On a more realistic note, the Las Vegas Convention and Visitors Authority announced it was hiring a lobbying company to help the city with “transportation issues.” Specifically, the company will try to secure federal funds to improve U.S. highway 93 to Phoenix and lobby for Los Angeles/Las Vegas train service. An LA-Las Vegas train study would include magnetic-levitation technology and proposals by Amtrak for conventional rail.

 

DUMBEST WHORE IN VEGAS

August 6, 2008

SARAH COURNEDE

Meet Sarah Cournede. Ms. Cournede has the distinction of being either the most dimwitted or the unluckiest hooker in all of Las Vegas.

Cournede and her sister (described by police as “known prostitutes”) were involved in a scuffle at the Wynn Las Vegas casino. Unfortunately for the Cournede sisters they chose to solicit the wrong guy when they were trolling for potential customers last month. The working girls hit on a fairly well known billionaire. Steve Wynn. Wynn is not only happily married and one of Nevada’s staunchest critics of prostitution, but he also happens to OWN THE CASINO the two ho’s were working in.

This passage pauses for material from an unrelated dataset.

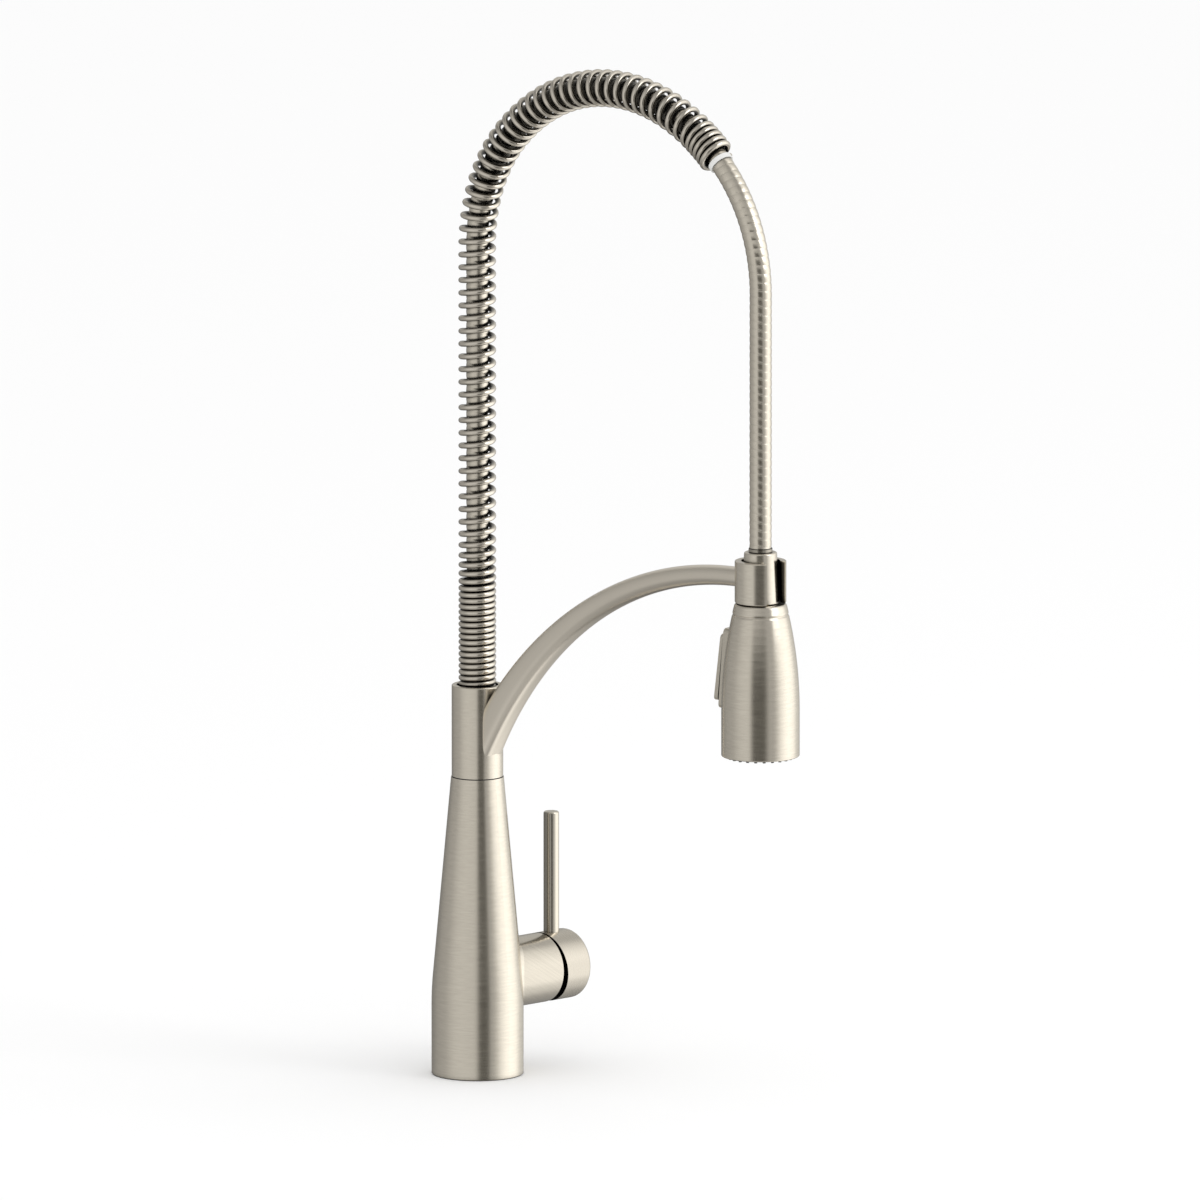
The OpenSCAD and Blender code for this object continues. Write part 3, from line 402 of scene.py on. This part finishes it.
FINISHES = {
    "column": brushed_metal("nickel_column", NICKEL, COLUMN_AXIS, 0.24, 1.2, spread=0.07, reach=0.007,
                            low=0.02),
    "base": brushed_metal("nickel_base", NICKEL, COLUMN_AXIS, 0.24, 1.2, spread=0.07, reach=0.007, low=0.02,
                          gap_face=hub_end_face, dim=hub_painted_shade),
    "head": brushed_metal("nickel_head", NICKEL, HEAD_AXIS, 0.24, 1.2, spread=0.08, reach=0.006, low=0.05),
    "clamp": brushed_metal("nickel_clamp", NICKEL, HEAD_AXIS, 0.24, 1.2, spread=0.08, reach=0.006, low=0.03,
                           inner_shade=clamp_inner_shade),
    "ferrule": brushed_metal("nickel_ferrule", NICKEL, HEAD_AXIS, 0.24, 0.8, low=0.05, inner_shade=ferrule_inner_shade),
    "hub": brushed_metal("nickel_hub", SHADED_HUB_NICKEL, HUB_AXIS, 0.27, 0.5, reach=0.009, low=0.0,
                         gap_face=cap_inner_face),
    "lever": brushed_metal("nickel_lever", NICKEL, LEVER_AXIS, 0.22, 0.5, lee=lever_reflection_shade),
    "arm": brushed_metal("nickel_arm", LIT_ARM_NICKEL, ARM_AXIS, 0.3, 0.4, reach=0.012),
    "sheath": plain_surface("nickel_sheath", NICKEL, 1.0, 0.25, 900, 0.1, 0.15, reach=0.003, span=(0.5, 0.9)),
    "spring": plain_surface("nickel_spring", SPRING_NICKEL, 1.0, 0.15, 700, 0.08, 0.08, reach=0.009,
                            span=(0.38, 0.95)),
    "brass": plain_surface("machined_brass", (0.76, 0.60, 0.32), 1.0, 0.3, 500, 0.12, 0.15),
    "steel": plain_surface("plain_steel", (0.62, 0.63, 0.64), 1.0, 0.3, 600, 0.1, 0.15),
    "ceramic": plain_surface("lapped_ceramic", (0.86, 0.85, 0.80), 0.0, 0.2, 900, 0.04, 0.05),
    "white": plain_surface("white_acetal", (0.80, 0.80, 0.78), 0.0, 0.45, 500, 0.06, 0.2),
    "grey": plain_surface("grey_plastic", (0.22, 0.23, 0.24), 0.0, 0.5, 500, 0.12, 0.25),
    "rubber": plain_surface("black_rubber", (0.018, 0.018, 0.02), 0.0, 0.6, 700, 0.3, 0.3),
    "silicone": plain_surface("grey_silicone", (0.12, 0.12, 0.12), 0.0, 0.5, 600, 0.2, 0.25),
}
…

Wynn responded by walking Sarah Cournede to the door then calling security. A melee erupted. That’s when Maria Cournede slapped Wynn in the face in his own casino.

Both sisters were arrested on charges of trespassing. Wynn refused to press battery charges.

 

STEVE WYNN

PAUL PIERCE IN VEGAS GIRLFRIEND DRAMA

August 5, 2008

PAUL PIERCE

Norm! of the Las Vegas Review Journal has details about how Boston Celtics forward Paul Pierce spent his Saturday night. Pierce’s evening included hanging with Playboy bunnies, a $700 bottle of cabernet and some “girlfriend drama” involving thrown shrimp.

Pierce was pulled over by Las Vegas Metro police early Sunday morning. He was released after passing a field sobriety test.

LAS VEGAS TV STATION FIRES LONGTIME SPORTS ANCHOR

August 3, 2008

RON FUTRELL

Las Vegas ABC TV affiliate KTNV has fired reporter Ron Futrell after he was arrested over the weekend for leaving the scene of a car accident. Futrell was a longtime Las Vegas sports anchor.